BEDFORD - For 40 years, Ned J. Marrow, 91, rode the rails as a freight train conductor, but on Saturday he was in Bedford to do a little train watching.
The pertinent word here is "little," as the Bedford Model Railroaders held its annual N Scale Model Train Display & Show at the ProCare Sportsplex, situated between Bedford and Everett.
Marrow, of Corning, N.Y., said he got into model railroading five or six years ago through a friend and made the trip with his local model railroading club.
Mirror photo by Gary M. Baranec / Ned J. Marrow of Corning, N.Y., looks over some model train displays during the Bedford Model Railroaders’ N Scale Model Train Display & Show at the ProCare Sportsplex on Saturday. Marrow worked as a brakeman and freight train conductor for 40 years with New York Central Railroad, which later became Penn Central and then Conrail.
"I like to see the cars run," Marrow said. "Especially the freight trains."
Watching the trains reminds him of his time working as a conductor for freight trains that ran between Williamsport and Corning, through the Pennsylvania Grand Canyon, Marrow said.
Starting as a brakeman for the New York Central Railroad in 1946 after serving in the U.S. Navy in World War II, Marrow went on to become a conductor during
a career that spanned four decades.
He saw the railroad go from steam to diesel power and the New York Central become Penn Central and then Conrail before he retired in 1986.
"I kind of miss it," Marrow said.
"We have a blast with this," said Mike Phillips, who along with some other area N scale train enthusiasts started the event as a simple weekend to share their love of the diminutive model trains, ones that are about half the size of HO trains.
"It's not your regular train show," said Phillips, who noted that as opposed to other shows, the Bedford show is strictly N scale. Now in its 10th year, two dozen dealers, 13 clubs and hundreds of people gathered Saturday to show off and check out each other's layouts, engines and rolling stock.
The goal of the weekend is for enthusiasts to get together and have some fun, Phillips said.

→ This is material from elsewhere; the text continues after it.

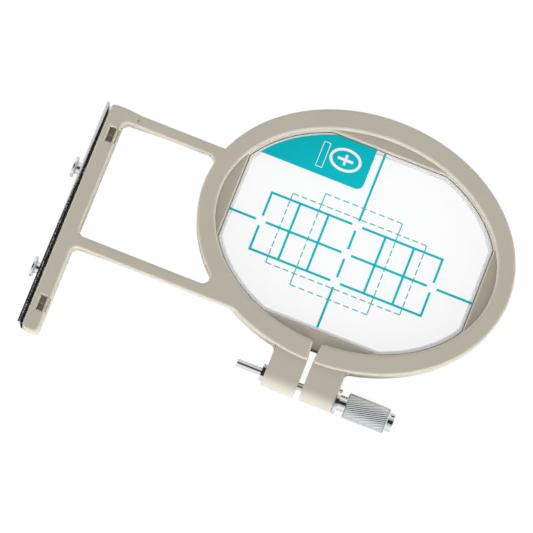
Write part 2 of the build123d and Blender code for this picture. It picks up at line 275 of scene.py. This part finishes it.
def clear_acrylic(sheet, colours):
    """Clear moulded acrylic sheet: it shows what lies under it with a gloss, and a pale, nearly opaque band
    along its edge is painted light that covers the shade beneath the edge.
    The distance in from the edge is the least of those to the four flats and to the sheet's oval."""
    # Fine scuffs from sliding on the cloth
    scuff_size = 3.846 * MM
    # The painted edge light is even over this share of its width, and fades over the rest
    even_share = 0.6
    half = (SHEET_HIGH - SHEET_LOW) / 2
    oval_x = half.x + sheet.side_flat_depth
    oval_y = half.y + sheet.end_flat_depth
    material, tree = new_material("clear acrylic sheet")
    place = add(tree, "ShaderNodeTexCoord")
    scuffs = add(tree, "ShaderNodeTexNoise", values={"Scale": 1 / scuff_size, "Detail": 5.0},
                 links={"Vector": place.outputs["Object"]})
    offset = add(tree, "ShaderNodeVectorMath", {"operation": "SUBTRACT"}, {1: tuple(SHEET_MIDDLE)},
                 {0: place.outputs["Object"]})
    outward = add(tree, "ShaderNodeVectorMath", {"operation": "ABSOLUTE"},
                  links={0: offset.outputs["Vector"]})
    inward = add(tree, "ShaderNodeVectorMath", {"operation": "SUBTRACT"}, {0: tuple(half)},
                 {1: outward.outputs["Vector"]})
    to_sides = add(tree, "ShaderNodeSeparateXYZ", links={"Vector": inward.outputs["Vector"]})
    to_flats = add(tree, "ShaderNodeMath", {"operation": "MINIMUM"},
                   links={0: to_sides.outputs["X"], 1: to_sides.outputs["Y"]})
    share = add(tree, "ShaderNodeVectorMath", {"operation": "MULTIPLY"}, {1: (1 / oval_x, 1 / oval_y, 0)},
                {0: outward.outputs["Vector"]})
    reach = add(tree, "ShaderNodeVectorMath", {"operation": "LENGTH"}, links={0: share.outputs["Vector"]})
    to_oval = add(tree, "ShaderNodeMapRange", {"clamp": False},
                  {"From Min": 1.0, "From Max": 0.0, "To Min": 0.0, "To Max": oval_y},
                  {"Value": reach.outputs["Value"]})
    nearest = add(tree, "ShaderNodeMath", {"operation": "MINIMUM"},
                  links={0: to_flats.outputs["Value"], 1: to_oval.outputs["Result"]})
    # Painted light: the pale edge band's opacity, full near the edge and falling to clear inside it
    painted_edge_light = add(tree, "ShaderNodeMapRange",
                values={"From Min": even_share * sheet.edge_width, "From Max": sheet.edge_width,
                        "To Min": sheet.painted_edge_opacity, "To Max": sheet.clear_opacity},
                links={"Value": nearest.outputs["Value"]})
    gloss = add(tree, "ShaderNodeMapRange", values={"To Min": 0.06, "To Max": 0.16},
                links={"Value": scuffs.outputs["Fac"]})
    skin = add(tree, "ShaderNodeBsdfPrincipled", values={"Base Color": colours.sheet, "IOR": 1.49},
               links={"Roughness": gloss.outputs["Result"], "Alpha": painted_edge_light.outputs["Result"]})
    add(tree, "ShaderNodeOutputMaterial", links={"Surface": skin.outputs["BSDF"]})
    return material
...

Dean Brenner, 69, of Lancaster County was at the show Saturday, manning the layout of his club, Penn Scalers. Brenner said he had been into HO scale railroading when a friend wanted to show him his new N scale train in the early '90s.
"I was skeptical," Brenner said, adding that after seeing how he could do more with less space than with an HO train, he converted.
But what's a train layout without houses, buildings, roads, bridges, lakes and streams. Layouts featured this weekend include everything from country settings with rolling hills and farmland to stockyards bustling with activity to even a massive warehouse fire besieged by firefighters, complete with flashing lights.
Building kits produced by Dave Capener of Waldwick, N.J., of Bergen National Laser showed the level of realism sought by enthusiasts. The Manhattan watchmaker said his Internet-based side business, producing museum-quality buildings using laser-cut wood with scaled-down brick, rock and shingle textures, grew from his love of trains that he had as a kid.
"I love the trains. I love the architecture," Capener said. "I try to create an emotional feel for it."
The Bedford Model Railroaders N Scale weekend runs through 3 p.m. today.